А в ту пору был немыслим великий писа­тель без великой идеи. Досто­ев­ский мечтал чуть ли не соеди­нить госу­дар­ство с церковью, указывал русскому чело­веку великую исто­ри­че­скую миссию всемирной отзыв­чи­вости: пони­мать и любить правду всех народов глубже, чем они сами. Толстой, требовал отказа от собствен­ности и госу­дар­ствен­ного насилия, начиная с армии и полиции. В театре блистала симво­лист­ская драма — Ибсен, Метер­линк, — в гран­ди­озных мета­форах тоже зама­хи­ва­ю­щаяся на мировые вопросы. От неё стара­лась не отстать и лите­ра­тура квази­ре­а­ли­сти­че­ская. Максим Горький своими непо­кор­ными бося­ками намекал на ницше­ан­ского сверх­че­ло­века, а через созна­тельных рабочих прямо призывал к рево­люции. Леонид Андреев почти непри­крыто пытался скре­стить реализм с симво­лизмом, опережая будущую драма­тургию экзи­стен­ци­а­ли­стов (Сартр, Камю, Ануй) и прозу Сара­маго, приду­мывая новую трак­товку клас­си­че­ским образам («Иуда Искариот»).

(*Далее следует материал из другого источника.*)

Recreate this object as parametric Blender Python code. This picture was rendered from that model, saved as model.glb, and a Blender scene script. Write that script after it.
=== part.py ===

Все бурлит и свер­кает, сулит неслы­ханные пере­мены, неви­данные мятежи. А Чехов ровно ничего не сулит, обра­щаясь к довольно-таки беспро­светным (хотя и не ужаса­ющим!) будням не слишком счаст­ливых (хотя и не ужасающе несчастных!) людей. Которые, чтобы ощущать себя одино­кими, доста­точно возвы­ша­ются над своей средой, хотя и не настолько, чтобы сделаться героями и вождями.

Сегодня чем-то в этом роде себя ощущает боль­шин­ство поря­дочных интел­ли­гентных людей. Сегодня это норма. Но тогда!..

Слишком нормален — таков был распро­стра­нённый приговор «дека­дентов», жела­ющих строить жизнь по законам искус­ства. Недо­ста­точно идеен, не зовёт к спра­вед­ли­вому соци­аль­ному строю, считала «прогрес­сивная обще­ствен­ность». Не только мы с нашими кошма­рами, но и весь западный мир должен был пере­жить ужасы войн и разо­ча­ро­вания во всех пышных химерах, насмот­реться на неслы­ханные пере­мены и неви­данные мятежи — хотя бы у соседей (впрочем, хлеб­нули все), чтобы оценить главное прозрение Чехова: нормальная, не слишком весёлая будничная жизнь — это большее, на что мы можем рассчитывать.

Чехов с грустным состра­да­нием и с потря­са­ющей досто­вер­но­стью изоб­ражал повсе­дневную жизнь симпа­тич­ного, но не слишком реши­тель­ного чело­века — и тот во всем мире платит ему любовью и благо­дар­но­стью. Чехов, устранив из своего миро­здания Прже­валь­ских и Желя­бовых, устранив могучих и целе­устрем­лённых, удалил тем самым с глаз подальше все, что могло бы послу­жить укором слабым, напо­миная им о том, что человек сильное и высокое создание. Слабому приятнее думать, что не лично он, а человек вообще слабое и одинокое суще­ство, коему дал бы бог вынести хотя бы собственное суще­ство­вание, — и эта эсте­ти­зация бессилия, соеди­нённая с дискре­ди­та­цией силы, по-види­мому, самое подхо­дящее миро­ощу­щение для совре­мен­ного куль­тур­ного человека.

Чехов обес­пе­чи­вает ему почётную капи­ту­ляцию перед гроз­ными вызо­вами жизни, и потому оста­нется любимцем интел­ли­генции всех стран и конти­нентов до тех пор, покуда средний интел­ли­гент не превра­тится либо в насто­я­щего героя, уже не нужда­ю­ще­гося в красивом оправ­дании своей слабости, либо в героя Зощенко, не видя­щего в своём поло­жении ровно ничего унизительного.